States that bowed to federal pressure to adopt the “Common Core” public school standards, including West Virginia, are not taking a common approach to testing students. That means one of Common Core’s top goals, being able to compare student achievement state-by-state, will go unfulfilled.

Some results of the Smarter Balanced standardized test taken by West Virginia students last spring have been released. They are disappointing – to say the least – even when local and state-level average scores for English and mathematics are considered.

As we have pointed out, enormous percentages of Mountain State students did not achieve “proficient” scores. Here in Ohio County, countywide results for English and math at various grade levels ranged from a low of 24 percent proficiency to a high of 64 percent. And those numbers were better than state averages.

Just seven states are part of the consortium using the Smarter Balanced tests. In addition to West Virginia, they are Connecticut, Idaho, Missouri, Oregon, Vermont and Washington. At best, then, the Common Core system will mean Mountain State student achievement can be compared only to those other states.

Some states have developed substantially different standardized tests, but in compliance with Common Core rules. Others, including Ohio, have dropped out of that facet of Common Core altogether.

And, as The Associated Press points out, even states complying with Common Core testing rules may not be comparable – because of the jargon used by the education establishment. “What is ‘below basic’ in one state might be ‘slightly unprepared’ in another,” the AP reported recently.

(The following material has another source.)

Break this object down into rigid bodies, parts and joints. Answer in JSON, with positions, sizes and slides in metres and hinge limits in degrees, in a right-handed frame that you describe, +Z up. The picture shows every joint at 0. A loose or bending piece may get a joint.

Even the definition of “proficient” may differ from state to state.

Common Core was touted, in effect, as the answer to many public school reform needs. But West Virginians who have watched several decades of different approaches to the problem – everything from “open classroom” to the No Child Left Behind law – may well be concluding that Common Core is nothing but another in a long series of highly touted but mostly ineffective fads.